▶ What is needed
Print, without altering anything, the lines from the one that holds "return low, high" to the one that holds "RIDGE_STEPS = 4", inclusive. No other lines belong in the output.

▶ Information supplied
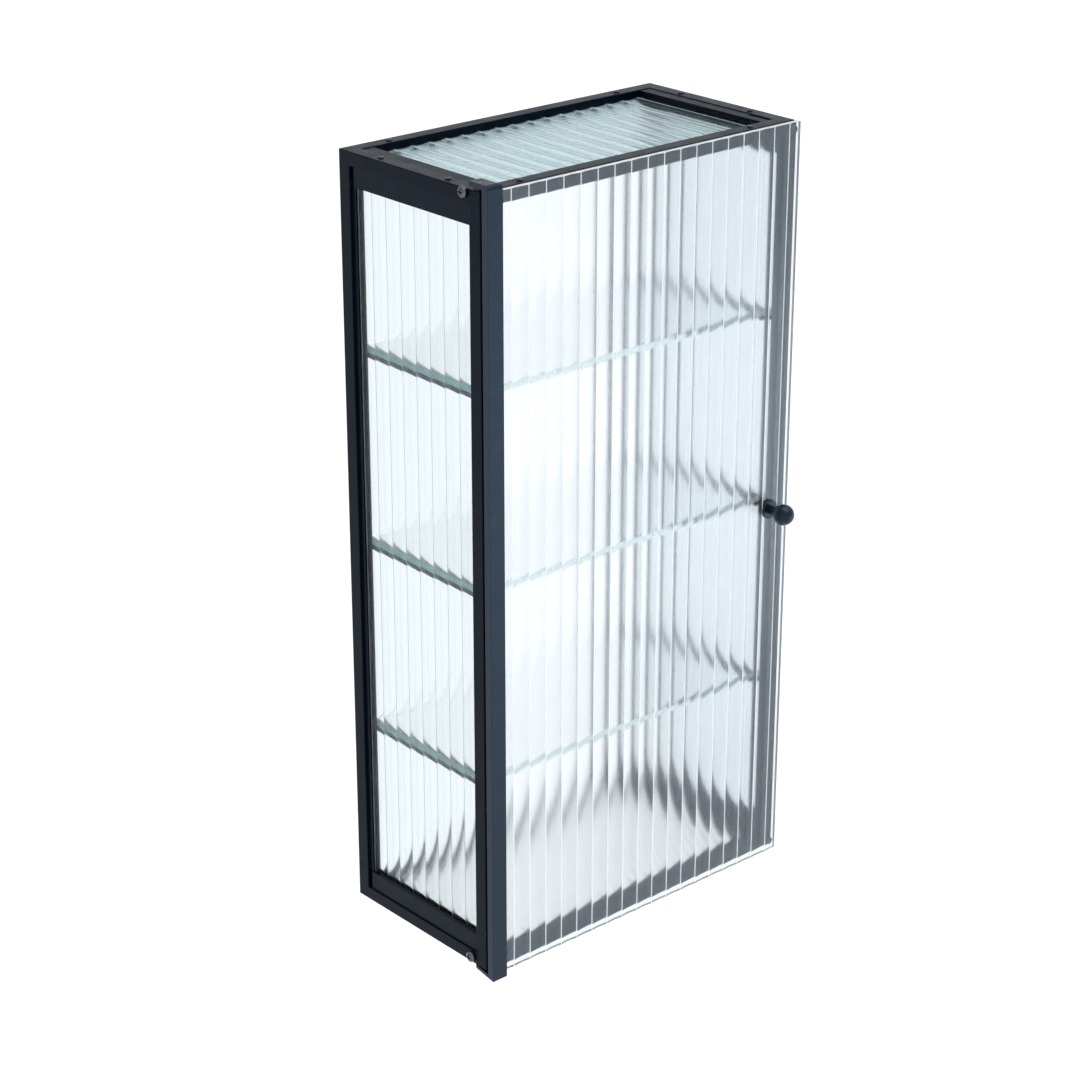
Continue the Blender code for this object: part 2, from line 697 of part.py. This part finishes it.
def knob_profile():
    """The knob's outline as radius and distance out from the ridges of the glass."""
    neck_end = KNOB_BASE_THICKNESS + KNOB_NECK_LENGTH
    reach = math.sqrt(KNOB_BALL_RADIUS**2 - KNOB_NECK_RADIUS**2)
    centre = neck_end + reach
    start = math.degrees(math.asin(-reach / KNOB_BALL_RADIUS))
    ball = arc((0, centre), KNOB_BALL_RADIUS, 90, start, 12)
    bore = KNOB_SCREW_RADIUS + GAP
    base = [
        (KNOB_NECK_RADIUS, KNOB_BASE_THICKNESS),
        (KNOB_BASE_RADIUS - KNOB_EDGE, KNOB_BASE_THICKNESS),
        (KNOB_BASE_RADIUS, KNOB_BASE_THICKNESS - KNOB_EDGE),
        (KNOB_BASE_RADIUS, 0),
    ]
    screw_hole_outline = [(bore, 0), (bore, neck_end), (0, neck_end)]
    return [(0, centre + KNOB_BALL_RADIUS)] + ball[1:] + base + screw_hole_outline


def build_knob(parent):
    outwards = (0, -1, 0)
    seat = DOOR_BACK - RIDGE_THICKNESS - GAP
    place = Vector((RIGHT - KNOB_IN, seat, BOTTOM + KNOB_UP))
    add("door_knob", moved(lathe(knob_profile(), outwards), place), "knob", place, parent)
    bore = KNOB_SCREW_RADIUS + GAP
    washer_outline = [
        (bore, WASHER_THICKNESS),
        (WASHER_RADIUS, WASHER_THICKNESS),
        (WASHER_RADIUS, 0),
        (bore, 0),
    ]
    behind = Vector((place.x, DOOR_BACK + GAP, place.z))
    washer = moved(lathe(washer_outline, (0, 1, 0)), behind)
    add("knob_washer", washer, "rubber", behind, parent)
    length = WASHER_THICKNESS + GAP + DOOR_BACK - seat + KNOB_NECK_LENGTH + GAP
    size = (*KNOB_SCREW_HEAD, KNOB_SCREW_RADIUS, length)
    head = behind + Vector((0, WASHER_THICKNESS + GAP, 0))
    add("knob_screw", moved(screw_mesh(size, (0, 1, 0)), head), "hardware", head, parent)
    return place


def build_door():
    pivot = bpy.data.objects.new("door_pivot", None)
    pivot.location = pivot_axis()
    bpy.context.scene.collection.objects.link(pivot)
    for level in LEVELS:
        bush, pin = pivot_solids(level)
        add(f"pivot_bush_{level}", bush, "bush")
        add(f"pivot_pin_{level}", pin, "hardware", parent=pivot)
    build_stile(pivot)
    knob = build_knob(pivot)
    outline = [
        (along, DOOR_BACK - depth)
        for along, depth in fluted_outline(LEFT + GLASS_LEFT, RIGHT, LEFT + DOOR_RIDGE_IN)
    ]
    mesh = prism(outline, "Z", BOTTOM - GLASS_BOTTOM_DROP, TOP - GLASS_TOP_DROP)
    behind = Vector((knob.x, DOOR_BACK + PAST, knob.z))
    hole = rod(GLASS_HOLE_RADIUS, behind, behind - Vector((0, RIDGE_THICKNESS + 2 * PAST, 0)))
    add("door_glass", cut(mesh, hole), "glass", parent=pivot)


clear_scene()
build_connectors()
build_rails()
build_posts()
build_channels()
build_panes()
build_shelves()
build_screws()
build_bumpers()
build_door()
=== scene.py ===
"""The looks of the wall mounted showcase: fluted glass, painted frame and fittings, around the CAD frame."""

import json
import math

import bmesh
import bpy
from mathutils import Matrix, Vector


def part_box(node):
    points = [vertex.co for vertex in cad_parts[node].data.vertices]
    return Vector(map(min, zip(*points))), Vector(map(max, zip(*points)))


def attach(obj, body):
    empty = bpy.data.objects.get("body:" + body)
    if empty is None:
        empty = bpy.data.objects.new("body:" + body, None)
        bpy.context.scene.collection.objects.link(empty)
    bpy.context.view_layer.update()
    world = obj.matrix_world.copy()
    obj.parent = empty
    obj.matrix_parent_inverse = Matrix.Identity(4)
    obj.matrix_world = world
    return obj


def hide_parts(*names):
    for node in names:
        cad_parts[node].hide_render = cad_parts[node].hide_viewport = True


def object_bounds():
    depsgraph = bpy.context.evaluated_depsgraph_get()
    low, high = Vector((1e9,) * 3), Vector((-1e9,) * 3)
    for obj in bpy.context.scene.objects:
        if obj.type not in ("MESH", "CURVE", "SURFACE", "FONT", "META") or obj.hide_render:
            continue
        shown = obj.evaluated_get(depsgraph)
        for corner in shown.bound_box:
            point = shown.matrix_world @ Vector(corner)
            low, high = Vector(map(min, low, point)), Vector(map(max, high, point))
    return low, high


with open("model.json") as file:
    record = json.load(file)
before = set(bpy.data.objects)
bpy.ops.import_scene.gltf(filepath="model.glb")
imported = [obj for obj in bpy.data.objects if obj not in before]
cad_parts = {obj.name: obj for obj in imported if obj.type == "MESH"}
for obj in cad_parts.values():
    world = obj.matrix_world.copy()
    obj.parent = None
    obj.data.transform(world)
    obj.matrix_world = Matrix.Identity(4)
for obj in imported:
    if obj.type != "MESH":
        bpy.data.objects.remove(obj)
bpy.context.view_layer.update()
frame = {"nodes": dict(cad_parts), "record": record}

MM = 0.001

# The axes, as places in a vector.
X, Y, Z = 0, 1, 2

# Fluted glass: the pitch and depth of the hollow flutes, and the radius of the ridges between them.
FLUTE_PITCH = 21 * MM
FLUTE_RISE = 1.05 * MM
RIDGE_RADIUS = 3.1 * MM
FLUTE_STEPS = 16
RIDGE_STEPS = 4

# The place of one ridge on the side panes, on the top and bottom panes, and on the door.
SIDE_RIDGE = -41.2 * MM
LEVEL_RIDGE = 0.0
DOOR_RIDGE_FROM_LEFT = 29.4 * MM  # from the left face of the door's stile

SHELF_ARRIS = 0.5 * MM

# A face points along an axis when that part of its unit normal is over this.
FACES_AXIS = 0.9

# Material slots of the glass pieces, after the glass itself: ground edges, a pane's crests, a shelf's front.
EDGE_SLOT = 1
CREST_SLOT = 2
FRONT_SLOT = 2


# ---------------------------------------------------------------- material helpers


def new_material(name):
    made = bpy.data.materials.new(name)
    made.use_nodes = True
    return made, made.node_tree, made.node_tree.nodes["Principled BSDF"]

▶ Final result
    return low, high


with open("model.json") as file:
    record = json.load(file)
before = set(bpy.data.objects)
bpy.ops.import_scene.gltf(filepath="model.glb")
imported = [obj for obj in bpy.data.objects if obj not in before]
cad_parts = {obj.name: obj for obj in imported if obj.type == "MESH"}
for obj in cad_parts.values():
    world = obj.matrix_world.copy()
    obj.parent = None
    obj.data.transform(world)
    obj.matrix_world = Matrix.Identity(4)
for obj in imported:
    if obj.type != "MESH":
        bpy.data.objects.remove(obj)
bpy.context.view_layer.update()
frame = {"nodes": dict(cad_parts), "record": record}

MM = 0.001

# The axes, as places in a vector.
X, Y, Z = 0, 1, 2

# Fluted glass: the pitch and depth of the hollow flutes, and the radius of the ridges between them.
FLUTE_PITCH = 21 * MM
FLUTE_RISE = 1.05 * MM
RIDGE_RADIUS = 3.1 * MM
FLUTE_STEPS = 16
RIDGE_STEPS = 4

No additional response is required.